Moses Thompson, 6, has an inoperable intestinal tumor. His family has accumulated $60,000 in medical bills.


Owners of dozens of classic and tricked-out cars will converge on a sub sandwich shop parking lot to show off their rides and raise money for a family in need.

More than 120 vehicles from around the state will be on display at the third annual Car Show for Cancer, a fundraiser for the family of 6-year-old Marana boy Moses Thompson, who has an inoperable tumor in his intestinal lining.

The tumor causes complications throughout his body, making it difficult it for him to eat without pain and causing fluid to build up in his legs and feet, sometimes causing lesions. Moses has been to the emergency room 10 times this year, and his family is negotiating with their insurance company over $60,000 in bills.

And these are good times for Moses, said his mother, 26-year-old Tabitha Thompson. Two years ago, when Moses first started showing symptoms, doctors said he had less than a year to live and recommended hospice care. Moses had stopped eating and refused to get out of bed.

"They had given us a pretty grim prognosis," Tabitha said.

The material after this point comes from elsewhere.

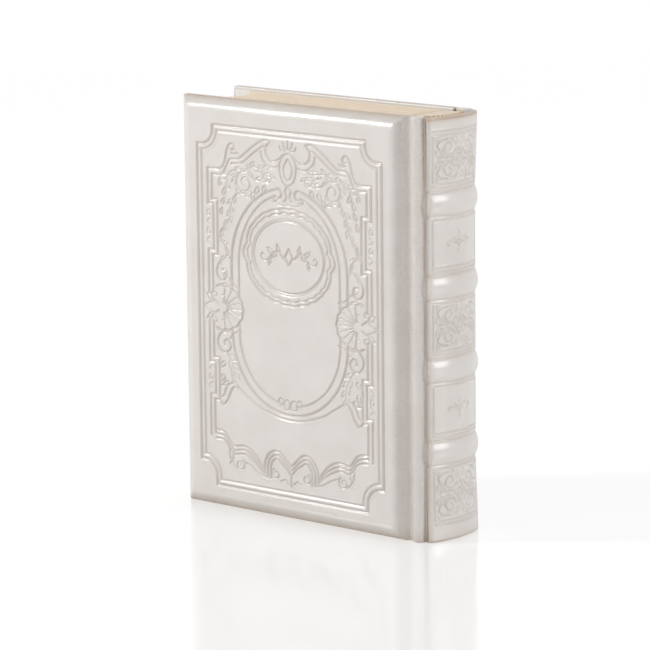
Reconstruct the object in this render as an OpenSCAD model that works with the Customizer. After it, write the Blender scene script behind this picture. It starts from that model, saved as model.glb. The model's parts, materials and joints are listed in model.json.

After doctors adjusted his morphine treatments to allow him to eat without pain, Moses became more active. He's put on 8 pounds since then to get to his current weight of 48, and remains spirited even when ailing.

"He's doing good right now," Tabitha said. "He's come a long way. He still has the illness, and it has spread before, but he's stable now."

Tabitha and her husband, Lloyd Gilstrap, 37, have taken Moses to more than 20 doctors, none of whom have been able to provide a diagnosis. Tabitha said there is nothing to indicate the tumor is cancerous, although cancer has not been ruled out.

Tabitha stays at home with Moses and her other children, 7-year-old Meredy Thompson and 17-month old Eva Gilstrap. She's also pregnant and due in September. Lloyd works as an insurance sales executive.

She's grateful for the work of neighbor Elliott Crane, 30, the ringleader of a group of friends who operate the informal event. Crane chose the Thompson-Gilstrap family to benefit from this year's car show. He held the first two shows on the University of Arizona campus but moved to the parking lot of Firehouse Subs, 3844 W. River Road, due to cheaper overhead and more space. The show begins at 9 a.m. Sunday.

"We want to make the difference for someone," said Crane, a car enthusiast who works for an educational software company.

In past years, Crane said, the show has raised close to $1,000 - in 2011 for a family of a cancer-stricken child and last year for the nonprofit Relay For Life - and said all proceeds from the show will go to the Thompson-Gilstraps. The money will come from donations and raffles for donated auto products.

Dange Bertoldo, a 27-year-old Iraq veteran and Pima Community College student, is helping Crane run the show.

"It should be just a bunch of people who love cars who get together and want to talk cars," he said. "We're all there, too, of course, to help out Moses."

Tabitha said she's grateful for the fundraising help.

"I think it's really sweet of them," she said. "Of course, we're kind of embarrassed because there's always someone who could kind of use it more. We're shy about asking for help. It's such a blessing."

If you go

• What: Car Show for Cancer.

• When: 9 a.m. Sunday.

• Where: Firehouse Subs, 3844 W. River Road.

• Admission: Free, but donations are accepted.